━━━━━ Supplied records ━━━━━

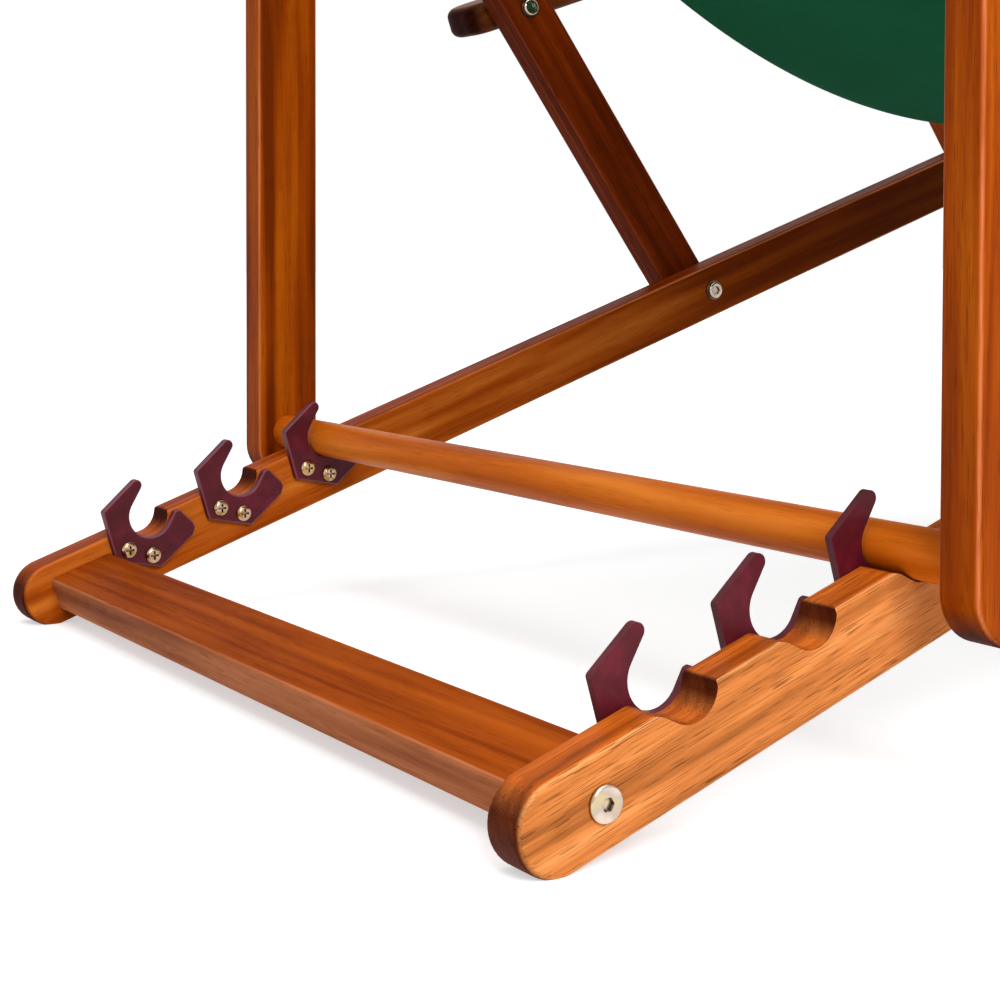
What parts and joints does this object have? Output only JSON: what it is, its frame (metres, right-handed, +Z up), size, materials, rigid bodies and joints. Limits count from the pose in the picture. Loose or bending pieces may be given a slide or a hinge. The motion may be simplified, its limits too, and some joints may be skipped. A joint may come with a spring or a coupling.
{
  "type": "deck chair",
  "caption": "Folding deck chair: inclined base rails with notches, back rails on a prop, arms, front legs and a canvas sling.",
  "frame": {"origin": "on the floor, under the middle of the chair's box", "axes": "+Z up, the chair faces -Y, +X is the sitter's left"},
  "size_m": [0.738, 1.0782, 0.9076],
  "materials": {
    "hardwood": "oiled hardwood, satin",
    "canvas": "plain-woven cotton canvas",
    "hook_plastic": "moulded, semi-gloss",
    "steel": "bright nickel plate",
    "zinc_screws": "yellow zinc plate",
    "nylon": "natural nylon"
  },
  "bodies": {
    "base": {"base_rail_left": "hardwood", "base_rail_right": "hardwood", "cross_board": "hardwood", "board_bolts": "steel", "board_barrel_nuts": "steel", "hook_screws": "zinc_screws", "front_bar": "hardwood", "front_bar_screws": "steel", "base_pivot_bolts": "steel", "base_pivot_washers": "steel", "base_pivot_spacers": "nylon", "base_pivot_nuts": "steel", "notch_hook_1_left": "hook_plastic", "notch_hook_1_right": "hook_plastic", "notch_hook_2_left": "hook_plastic", "notch_hook_2_right": "hook_plastic", "notch_hook_3_left": "hook_plastic", "notch_hook_3_right": "hook_plastic"},
    "back": {"back_rail_left": "hardwood", "back_rail_right": "hardwood", "head_bar": "hardwood", "head_bar_screws": "steel", "canvas": "canvas", "arm_pivot_bolts": "steel", "prop_pivot_bolts": "steel", "back_pivot_washers": "steel", "arm_pivot_spacers": "nylon", "prop_pivot_spacers": "nylon", "prop_pivot_nuts": "steel"},
    "prop": {"prop_upright_left": "hardwood", "prop_upright_right": "hardwood", "prop_dowel": "hardwood", "prop_dowel_screws": "steel"},
    "arm_left": {"arm_left": "hardwood", "arm_barrel_nuts_left": "steel"},
    "arm_right": {"arm_right": "hardwood", "arm_barrel_nuts_right": "steel"},
    "legs": {"leg_left": "hardwood", "leg_right": "hardwood", "leg_stretcher": "hardwood", "leg_stretcher_screws": "steel", "leg_top_bolts": "steel", "leg_top_washers": "steel", "leg_top_spacers": "nylon"}
  },
  "joints": [
    {"name": "back_fold", "type": "hinge", "parent": "base", "child": "back", "pos_m": [0, 0.00828, 0.19645], "axis": [1, 0, 0], "range_deg": [0, 70], "deforming": ["canvas"]},
    {"name": "legs_swing", "type": "hinge", "parent": "base", "child": "legs", "pos_m": [0, -0.30761, 0.30645], "axis": [1, 0, 0], "range_deg": [0, 70]},
    {"name": "arm_left_tilt", "type": "hinge", "parent": "back", "child": "arm_left", "pos_m": [0, 0.15842, 0.40008], "axis": [1, 0, 0], "range_deg": [-70, 0]},
    {"name": "arm_right_tilt", "type": "hinge", "parent": "back", "child": "arm_right", "pos_m": [0, 0.15842, 0.40008], "axis": [1, 0, 0], "range_deg": [-70, 0]},
    {"name": "prop_swing", "type": "hinge", "parent": "back", "child": "prop", "pos_m": [0, 0.33733, 0.64276], "axis": [1, 0, 0], "range_deg": [-26.25, 0]}
  ],
  "couplings": [
    {"joint": "legs_swing", "follows": "back_fold", "ratio": 1},
    {"joint": "arm_left_tilt", "follows": "back_fold", "ratio": -1},
    {"joint": "arm_right_tilt", "follows": "back_fold", "ratio": -1},
    {"joint": "prop_swing", "follows": "back_fold", "ratio": -0.375}
  ]
}
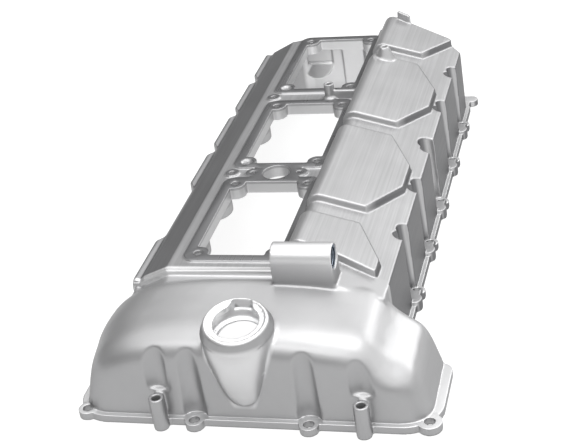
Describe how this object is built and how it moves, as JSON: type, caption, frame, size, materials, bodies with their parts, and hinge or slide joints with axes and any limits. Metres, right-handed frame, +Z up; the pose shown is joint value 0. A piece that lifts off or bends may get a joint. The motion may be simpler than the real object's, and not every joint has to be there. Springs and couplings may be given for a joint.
{
  "type": "engine valve cover",
  "caption": "Cast engine valve cover with a bulged timing end and tilted filler neck, bolted windows in a flat platform and raised pads on a sloping deck.",
  "frame": {"origin": "middle of the cover's outline, on the sealing face of the flange", "axes": "+X towards the wall under the sloping deck, +Y from the timing end to the rear, +Z up"},
  "size_m": [0.2086, 0.4257, 0.0801],
  "materials": {
    "casting": "satin casting with brushed deck and pads",
    "insert": "satin turned steel"
  },
  "bodies": {
    "root": {"cover_casting": "casting", "thread_insert": "insert"}
  },
  "joints": []
}
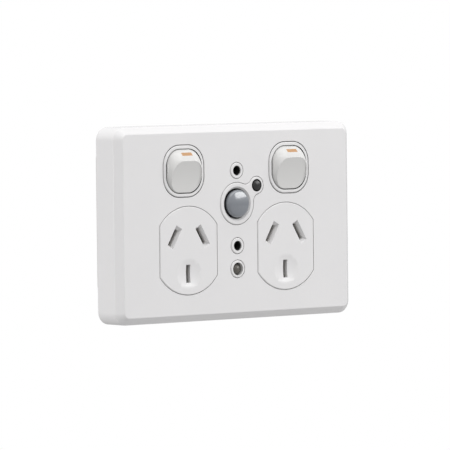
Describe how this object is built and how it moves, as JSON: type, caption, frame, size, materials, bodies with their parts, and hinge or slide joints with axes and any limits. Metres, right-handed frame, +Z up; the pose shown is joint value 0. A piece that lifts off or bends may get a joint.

━━━━━

_Exercise directions_. Reproduce the listing above verbatim, from first line to last.

_Response for this exercise_.
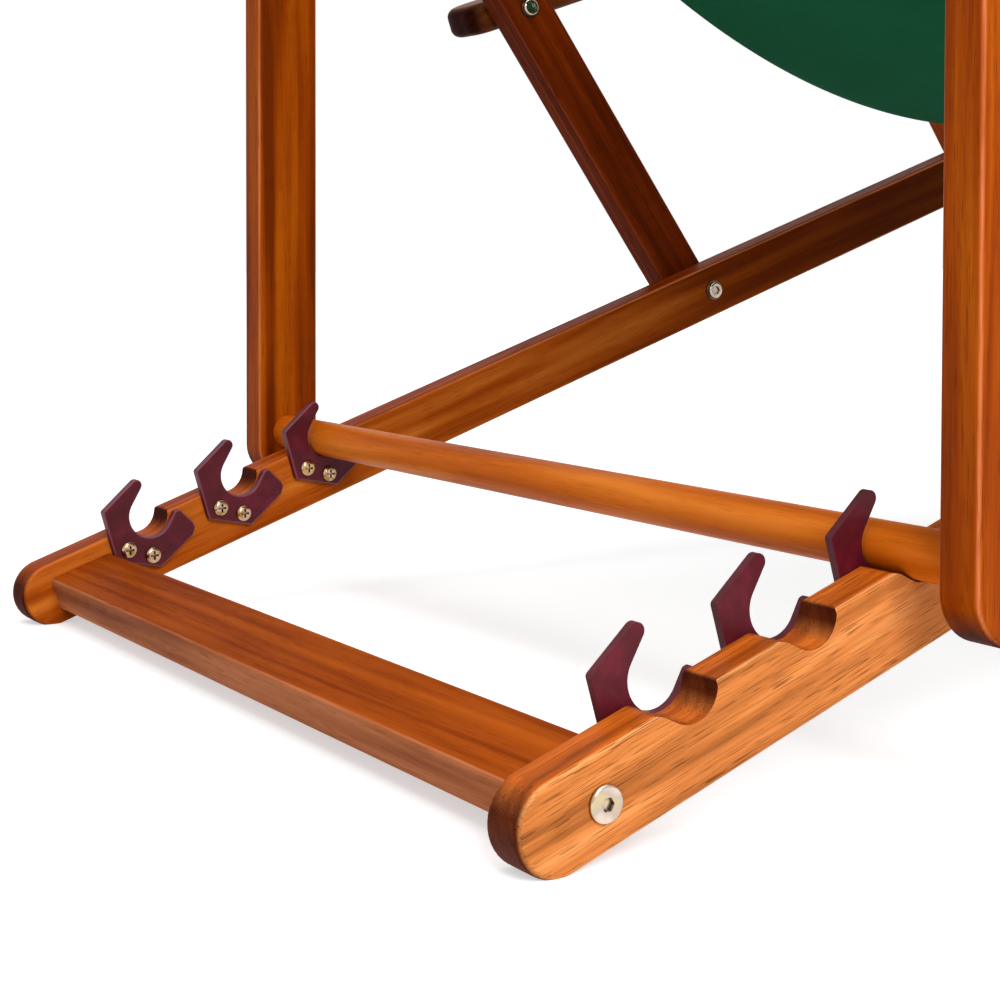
What parts and joints does this object have? Output only JSON: what it is, its frame (metres, right-handed, +Z up), size, materials, rigid bodies and joints. Limits count from the pose in the picture. Loose or bending pieces may be given a slide or a hinge. The motion may be simplified, its limits too, and some joints may be skipped. A joint may come with a spring or a coupling.
{
  "type": "deck chair",
  "caption": "Folding deck chair: inclined base rails with notches, back rails on a prop, arms, front legs and a canvas sling.",
  "frame": {"origin": "on the floor, under the middle of the chair's box", "axes": "+Z up, the chair faces -Y, +X is the sitter's left"},
  "size_m": [0.738, 1.0782, 0.9076],
  "materials": {
    "hardwood": "oiled hardwood, satin",
    "canvas": "plain-woven cotton canvas",
    "hook_plastic": "moulded, semi-gloss",
    "steel": "bright nickel plate",
    "zinc_screws": "yellow zinc plate",
    "nylon": "natural nylon"
  },
  "bodies": {
    "base": {"base_rail_left": "hardwood", "base_rail_right": "hardwood", "cross_board": "hardwood", "board_bolts": "steel", "board_barrel_nuts": "steel", "hook_screws": "zinc_screws", "front_bar": "hardwood", "front_bar_screws": "steel", "base_pivot_bolts": "steel", "base_pivot_washers": "steel", "base_pivot_spacers": "nylon", "base_pivot_nuts": "steel", "notch_hook_1_left": "hook_plastic", "notch_hook_1_right": "hook_plastic", "notch_hook_2_left": "hook_plastic", "notch_hook_2_right": "hook_plastic", "notch_hook_3_left": "hook_plastic", "notch_hook_3_right": "hook_plastic"},
    "back": {"back_rail_left": "hardwood", "back_rail_right": "hardwood", "head_bar": "hardwood", "head_bar_screws": "steel", "canvas": "canvas", "arm_pivot_bolts": "steel", "prop_pivot_bolts": "steel", "back_pivot_washers": "steel", "arm_pivot_spacers": "nylon", "prop_pivot_spacers": "nylon", "prop_pivot_nuts": "steel"},
    "prop": {"prop_upright_left": "hardwood", "prop_upright_right": "hardwood", "prop_dowel": "hardwood", "prop_dowel_screws": "steel"},
    "arm_left": {"arm_left": "hardwood", "arm_barrel_nuts_left": "steel"},
    "arm_right": {"arm_right": "hardwood", "arm_barrel_nuts_right": "steel"},
    "legs": {"leg_left": "hardwood", "leg_right": "hardwood", "leg_stretcher": "hardwood", "leg_stretcher_screws": "steel", "leg_top_bolts": "steel", "leg_top_washers": "steel", "leg_top_spacers": "nylon"}
  },
  "joints": [
    {"name": "back_fold", "type": "hinge", "parent": "base", "child": "back", "pos_m": [0, 0.00828, 0.19645], "axis": [1, 0, 0], "range_deg": [0, 70], "deforming": ["canvas"]},
    {"name": "legs_swing", "type": "hinge", "parent": "base", "child": "legs", "pos_m": [0, -0.30761, 0.30645], "axis": [1, 0, 0], "range_deg": [0, 70]},
    {"name": "arm_left_tilt", "type": "hinge", "parent": "back", "child": "arm_left", "pos_m": [0, 0.15842, 0.40008], "axis": [1, 0, 0], "range_deg": [-70, 0]},
    {"name": "arm_right_tilt", "type": "hinge", "parent": "back", "child": "arm_right", "pos_m": [0, 0.15842, 0.40008], "axis": [1, 0, 0], "range_deg": [-70, 0]},
    {"name": "prop_swing", "type": "hinge", "parent": "back", "child": "prop", "pos_m": [0, 0.33733, 0.64276], "axis": [1, 0, 0], "range_deg": [-26.25, 0]}
  ],
  "couplings": [
    {"joint": "legs_swing", "follows": "back_fold", "ratio": 1},
    {"joint": "arm_left_tilt", "follows": "back_fold", "ratio": -1},
    {"joint": "arm_right_tilt", "follows": "back_fold", "ratio": -1},
    {"joint": "prop_swing", "follows": "back_fold", "ratio": -0.375}
  ]
}
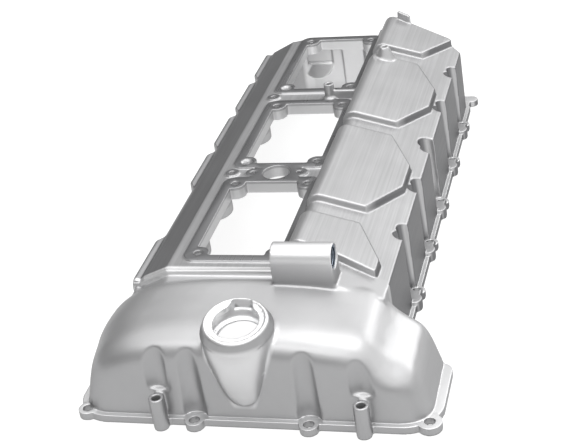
Describe how this object is built and how it moves, as JSON: type, caption, frame, size, materials, bodies with their parts, and hinge or slide joints with axes and any limits. Metres, right-handed frame, +Z up; the pose shown is joint value 0. A piece that lifts off or bends may get a joint. The motion may be simpler than the real object's, and not every joint has to be there. Springs and couplings may be given for a joint.
{
  "type": "engine valve cover",
  "caption": "Cast engine valve cover with a bulged timing end and tilted filler neck, bolted windows in a flat platform and raised pads on a sloping deck.",
  "frame": {"origin": "middle of the cover's outline, on the sealing face of the flange", "axes": "+X towards the wall under the sloping deck, +Y from the timing end to the rear, +Z up"},
  "size_m": [0.2086, 0.4257, 0.0801],
  "materials": {
    "casting": "satin casting with brushed deck and pads",
    "insert": "satin turned steel"
  },
  "bodies": {
    "root": {"cover_casting": "casting", "thread_insert": "insert"}
  },
  "joints": []
}
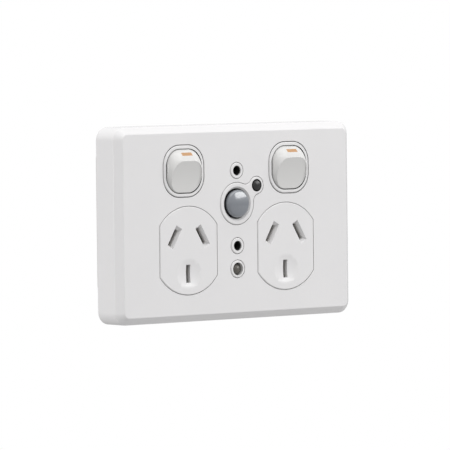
Describe how this object is built and how it moves, as JSON: type, caption, frame, size, materials, bodies with their parts, and hinge or slide joints with axes and any limits. Metres, right-handed frame, +Z up; the pose shown is joint value 0. A piece that lifts off or bends may get a joint.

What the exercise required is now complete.